Shower Yes Or No

40 Replies
Melissa - October 21

I think showers for second (and third etc.) are fine. But when they are so close in age, I'd say not to because.....well to be honest....as happy as people are for you, having a shower just forces them to buy you more gifts. Times are tough and I personally would not want to keep going to shower after shower, especially when these gifts are not cheap. Also, if you already have the major stuff that you need, then why have another one? Just ask the people very close to you that if they are going to get you a gift, chip in for the pack and play, or tell them something specific to buy for you. But having showers so close together is a burden for others. And yes, you should help plan your friend's shower.

 

Jan - October 21

I think it depends on the att_tude of your friends and family a little bit. With the people I know showers thrown for yourself seem tacky and 2nd time showers that are that close don't really happen. Most people who have tried to do that have not had many people show up since it seemed inappropriate. You may need things but its not you're friends obligation to buy them for you. If you can't afford to buy the baby the basic starters you sound like you are not in the best financial situation for a 2nd child. WIC and foodstamps are great programs that help poor moms.

 

?! - October 21

Like I said, Jan, I can afford anything my kids need, or want. And more for others too. So I'm in just as good of a financial situation to have this baby as anyone else!This is only my third. And last. If you'd read all of my posts you'd know that. I'm not some tacky, poor trash that looks for handouts that you may be used to seeing! I just thought a celebration might be nice. But it looks like others in this world don't care one way or another if babies are born or celebrated. I didn't plan on throwing a shower for myself. But someone else has. If someone feels that it's an "obligation" or burden to share joy in new life, then they don't deserve to be around me anyway. They don't deserve to be around anyone else who loves and takes care of their babies for that matter!

 

April McIntyre - October 21

i thought with my second that i would not get a shower because they are only 13months apart but due to my difficult pregnancy and my LOW income some friends surprised me with one,

 

Curious - October 21

So this is your third child? Not your second? Did you have a shower with both of your other kids already?

 

leila - October 21

What you did not make clear is if someone offered to throw you a shower or if you plan to throw one for yourself.
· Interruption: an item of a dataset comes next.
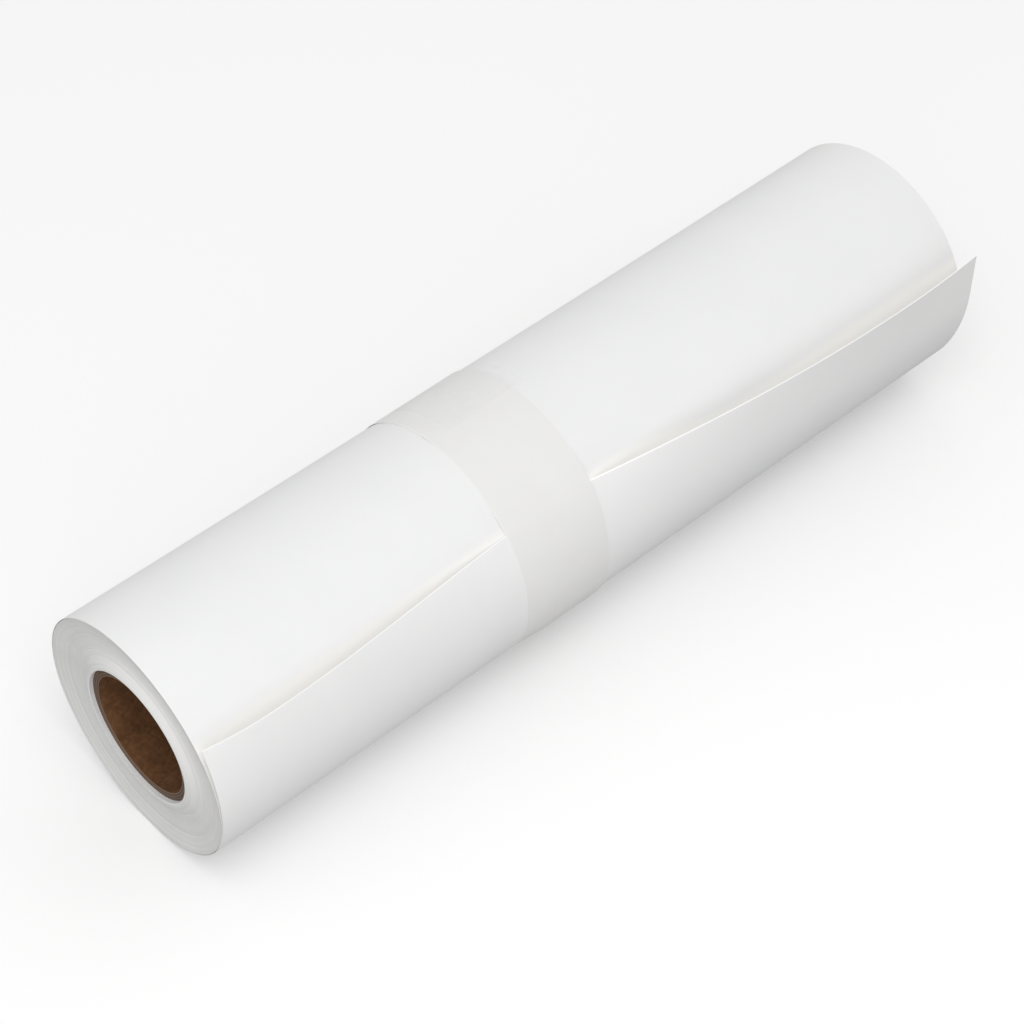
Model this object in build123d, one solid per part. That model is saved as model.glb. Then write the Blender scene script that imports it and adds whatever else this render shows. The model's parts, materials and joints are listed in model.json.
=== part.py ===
# A roll of backdrop paper on a spiral-wound board core, held shut by a paper belly band
# and a piece of clear tape, with the free end of the web lying over the front.
#
# Millimetres, +Z up. The origin is the centre of the core's bore at mid-length, and the
# roll's axis is the X axis. Around the axis, an angle is 0 at the front (-Y), 90 at the
# top (+Z) and 180 at the back (+Y), so the paper is wound up over the front.
import os
from math import cos, degrees, pi, radians, sin

from build123d import *

# Driving dimensions
web_width = 594.0  # width of the paper, so the length of the roll
roll_radius = 77.0  # over the outer turn
bore_radius = 38.25  # a 3 inch core: 76.5 mm inside
core_radius = 43.3  # over the core's cover ply
core_recess = 2.9  # each end of the core stands in from the paper's outer turns
liner_thickness = 0.5  # smooth ply at the bore
cover_thickness = 0.45  # ply that the paper is wound on
board_ply_count = 10
sheet_thickness = 0.3  # paper and band, drawn a little thicker than the real 0.2
body_gap = 0.3  # clearance between pieces that move against each other

# The belly band and its tape
band_start = -73.7  # x of the band's near edge
band_width = 64.6
band_end_angle = 129.0  # outer end of the band, under the tape
band_tuck_angle = 100.0  # inner end, tucked below the outer one
band_hinge_angle = -27.0  # where the opened front half of the band bends
hinge_gap_angle = 0.5
tape_start = -60.3
tape_width = 60.8
tape_thickness = 0.15
tape_front_angle = 93.5
tape_back_angle = 150.0

# The free end of the web
tail_root_angle = -25.0  # where it leaves the turn below
tail_edge_angle = 41.0  # its cut edge, where it lies tight on the roll
tail_side_gap = 0.4  # along X, between the held middle and the two free ends

# The strip of tape that starts the web on the core
start_tape_angle = 200.0
start_tape_width = 20.0
start_tape_length = 500.0
start_tape_thickness = 0.2

# The turns drifted to +X and back while they were wound: outer radius of each group of
# turns, and how far it lies in at the near end and out at the far end
turn_groups = [(46.5, 0.6), (50.0, 1.8), (62.0, 2.9), (67.0, 2.3), (71.6, 1.4), (74.7, 0.6)]
last_group_shift = 0.0

# Worked out from these
half_width = web_width / 2
band_finish = band_start + band_width
core_half_length = half_width - core_recess
turn_radius = roll_radius - sheet_thickness
board_thickness = (core_radius - bore_radius - liner_thickness - cover_thickness) / board_ply_count


def polar(radius, angle):
    """The (Y, Z) point at a radius and an angle around the roll."""
    return (-radius * cos(radians(angle)), radius * sin(radians(angle)))


def arc_strip(radius, thickness, angle, sweep, x, centre=(0.0, 0.0)):
    """A curved strip as a flat face square to X: an arc with a thickness."""
    inner = CenterArc(centre, radius, 180 - angle - sweep, sweep)
    outer = CenterArc(centre, radius + thickness, 180 - angle - sweep, sweep)
    ends = [Line(inner @ i, outer @ i) for i in (0, 1)]
    return Plane.YZ.offset(x) * make_face([inner, outer] + ends)


def shell(radius, thickness, angle, sweep, x_from, x_to):
    """A strip carried along X: part of a thin tube round the roll's axis."""
    return extrude(arc_strip(radius, thickness, angle, sweep, x_from), x_to - x_from)


def tube(inner, outer, half_length):
    """A whole tube round the roll's axis, centred on the origin."""
    ring = Plane.YZ.offset(-half_length) * (Circle(outer) - Circle(inner))
    return extrude(ring, 2 * half_length)


def core_plies():
    """The plies of the spiral-wound core, from the bore outwards."""
    names = ["core_liner_ply"]
    names += [f"core_board_ply_{i + 1:02d}" for i in range(board_ply_count)]
    names += ["core_cover_ply"]
    walls = [liner_thickness] + [board_thickness] * board_ply_count + [cover_thickness]
    plies = {}
    radius = bore_radius
    for name, wall in zip(names, walls):
        plies[name] = tube(radius, radius + wall, core_half_length)
        radius += wall
    return plies


def start_tape(thickness):
    """The strip that holds the web's inner end on the core, or the room that it takes."""
    sweep = degrees(start_tape_width / core_radius)
    half = start_tape_length / 2
    return shell(core_radius, thickness, start_tape_angle - sweep / 2, sweep, -half, half)


def wound_paper():
    """All the turns below the outer one, with ring steps on both ends."""
    near = []
    far = []
    inner = core_radius
    for outer, shift in turn_groups + [(turn_radius, last_group_shift)]:
        near += [(-half_width + shift, inner), (-half_width + shift, outer)]
        far += [(half_width + shift, inner), (half_width + shift, outer)]
        inner = outer
    outline = make_face(Polyline(near + far[::-1], close=True))
    turns = revolve(Plane.XZ * outline, Axis.X)
    return turns - start_tape(start_tape_thickness)


def flare(way, peak, rise, drop):
    """How much flatter than the roll the free end lies, from 0 at the band (way 0) to the
    end of the roll (way 1): a quarter sine up to its peak at 0.8, then a slow fall."""
    if way < 0.8:
        return peak * sin(pi / 2 * (way / 0.8) ** rise)
    return peak - drop * ((way - 0.8) / 0.2) ** 2


def tail_section(x, flatter):
    """A section of the free end: an arc that leaves the roll in line with it, from just
    past its root, with a curvature lower than the roll's by the given part."""
    first = roll_radius + body_gap
    radius = first / (1 - flatter)
    length = radians(tail_edge_angle - tail_root_angle) * roll_radius
    start = tail_root_angle + 1
    centre = polar(first - radius, start)
    return arc_strip(radius, sheet_thickness, start, degrees(length / radius), x, centre)


def tail_end(x_from, x_to, peak, rise, drop):
    """One free end of the web, from beside the band to the end of the roll."""
    sections = []
    for way in (0.0, 0.12, 0.3, 0.55, 0.8, 0.92, 1.0):
        x = x_from + (x_to - x_from) * way
        sections.append(tail_section(x, flare(way, peak, rise, drop)))
    return loft(sections)


tail_sweep = tail_edge_angle - tail_root_angle
band_rise = band_end_angle - band_hinge_angle
parts = core_plies()
parts["start_tape"] = start_tape(start_tape_thickness)
parts["wound_paper"] = wound_paper()
parts["outer_turn"] = tube(turn_radius, roll_radius, half_width)
parts["tail_middle"] = shell(
    roll_radius, sheet_thickness, tail_root_angle, tail_sweep, band_start, band_finish
)
parts["tail_near"] = tail_end(band_start - tail_side_gap, -half_width, 0.3, 1.15, 0.1)
parts["tail_far"] = tail_end(band_finish + tail_side_gap, half_width, 0.53, 0.85, 0.11)
parts["band_back"] = shell(
    roll_radius,
    sheet_thickness,
    band_tuck_angle,
    360 + band_hinge_angle - hinge_gap_angle - band_tuck_angle,
    band_start,
    band_finish,
)
parts["band_front"] = shell(
    roll_radius + sheet_thickness + body_gap,
    sheet_thickness,
    band_hinge_angle + hinge_gap_angle,
    band_rise - hinge_gap_angle,
    band_start,
    band_finish,
)
parts["band_tape"] = shell(
    roll_radius + 2 * sheet_thickness + body_gap,
    tape_thickness,
    tape_front_angle,
    tape_back_angle - tape_front_angle,
    tape_start,
    tape_start + tape_width,
)

os.makedirs("parts", exist_ok=True)
for name, solid in parts.items():
    export_step(solid, f"parts/{name}.step")

hinge_radius = roll_radius + 1.5 * sheet_thickness
print("tail hinge (y, z):", polar(hinge_radius, tail_root_angle))
print("band hinge (y, z):", polar(hinge_radius, band_hinge_angle))
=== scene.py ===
import json
import math

import bpy
import numpy as np
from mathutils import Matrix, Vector


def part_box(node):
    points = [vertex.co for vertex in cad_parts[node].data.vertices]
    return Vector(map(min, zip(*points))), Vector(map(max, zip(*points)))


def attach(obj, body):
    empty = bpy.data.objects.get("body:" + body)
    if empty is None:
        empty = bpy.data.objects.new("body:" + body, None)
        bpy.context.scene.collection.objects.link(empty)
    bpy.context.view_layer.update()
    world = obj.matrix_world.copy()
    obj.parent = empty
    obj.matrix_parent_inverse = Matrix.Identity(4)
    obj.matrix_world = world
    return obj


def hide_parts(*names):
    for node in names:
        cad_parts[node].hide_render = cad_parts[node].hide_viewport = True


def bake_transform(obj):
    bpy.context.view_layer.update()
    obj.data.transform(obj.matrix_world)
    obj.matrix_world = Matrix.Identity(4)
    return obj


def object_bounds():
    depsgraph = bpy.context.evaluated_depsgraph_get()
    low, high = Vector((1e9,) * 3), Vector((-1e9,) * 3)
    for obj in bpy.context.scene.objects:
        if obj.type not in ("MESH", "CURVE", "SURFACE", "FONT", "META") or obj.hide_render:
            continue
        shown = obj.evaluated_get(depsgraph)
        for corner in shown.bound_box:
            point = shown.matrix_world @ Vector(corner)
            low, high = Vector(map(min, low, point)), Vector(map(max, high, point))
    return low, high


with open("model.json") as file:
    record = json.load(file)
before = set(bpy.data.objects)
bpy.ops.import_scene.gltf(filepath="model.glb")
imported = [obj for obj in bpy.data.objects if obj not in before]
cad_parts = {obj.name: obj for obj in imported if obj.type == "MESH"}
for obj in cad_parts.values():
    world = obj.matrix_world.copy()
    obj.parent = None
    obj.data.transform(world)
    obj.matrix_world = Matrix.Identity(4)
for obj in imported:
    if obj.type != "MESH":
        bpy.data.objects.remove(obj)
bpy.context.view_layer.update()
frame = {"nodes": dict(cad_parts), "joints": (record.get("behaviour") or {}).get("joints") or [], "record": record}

# A roll of white background paper on a board core, held shut by a paper band and clear tape.
# Lengths are metres and angles degrees. Around the roll's axis (X) an angle is 0 at the front
# (-Y), 90 at the top (+Z) and 180 at the back (+Y). Place along the roll is x.

mm = 0.001


# ---- what the frame says

def spanX(node):
    low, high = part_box(node)
    return low[0], high[0]


def radiusOf(node):
    low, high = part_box(node)
    return (high[2] - low[2]) / 2


def angleOf(joint):
    place = {j["name"]: j["pos_m"] for j in frame["joints"]}[joint]
    return math.degrees(math.atan2(place[2], -place[1]))


rollRadius = radiusOf("outer_turn")
halfWidth = spanX("outer_turn")[1]
coreRadius = radiusOf("core_cover_ply")
coreHalf = spanX("core_liner_ply")[1]
boreRadius = frame["record"]["mounts"][0]["dims"]["r_mm"] * mm
bandFrom, bandTo = spanX("band_front")
tapeFrom, tapeTo = spanX("band_tape")
tailRoot = angleOf("tail_far_lift")
bandHinge = angleOf("band_open")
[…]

If someone offers, then I reluctantly say to accept but never ever throw your own shower for subsequent pregnancies. That was never in style and never will be. Not that you plan to but you never made it clear, at least not that I read. Sorry if I missed it somewhere. Good luck to you!!

 

Jan - October 21

HHmm, from your orginal post all you seem to talk about is the material stuff you want. No mention of celebration of your new baby. It sounded like you were needy or not financially well off by your own post. Then when you got some comments you switched to oh, I want this to celebrate my new litttle bundle of joy.

 

?! - October 21

First of all, why would anyone throw their own shower? For a wedding, or baby? That does look like begging no matter whether the first or tenth! You don't have to throw your own shower to help. I think it's tacky to let someone throw a shower, and you not try to help organize, or pay, or do something in any way. We went to a lady's shower last year who didn't help in any way, and she just sat there acting like she didn't appreciate anything. The reason I mentioned things I need is to say that I don't need big things, or much. So small things, or nothing is needed for the shower. And to ask if I should even have one. Not to look like I'm needy. If I were to look needy I'd be mentioning everything in the world. My oldest is seven, and we had a VERY small shower for her. Didn't make a big deal at all, and I regret that for her. It's just something very personal.

 

TCB - October 21

Some of my friends and i threw a shower for a co worker and another girl i work with came and brought her son with her and she kept say oh hes stealing all the attention and hes the center of attention at the party. I really thought that was a bit screwed up. She clearly stated that her husband could have watched him. Its like She and her baby wanted all the attention. Why are people like that?

 

?! - October 21

That's what happened with me last year. I had my shower 1 1/2 months after the lady I spoke of in the paragraph above. And she brought her one month old to my shower! I knew her husband could keep the baby. It wasn't like she was b___st feeding him. I've never seen that before in my life! But hey! If someone's got to go all out for the attention like that. God bless 'em!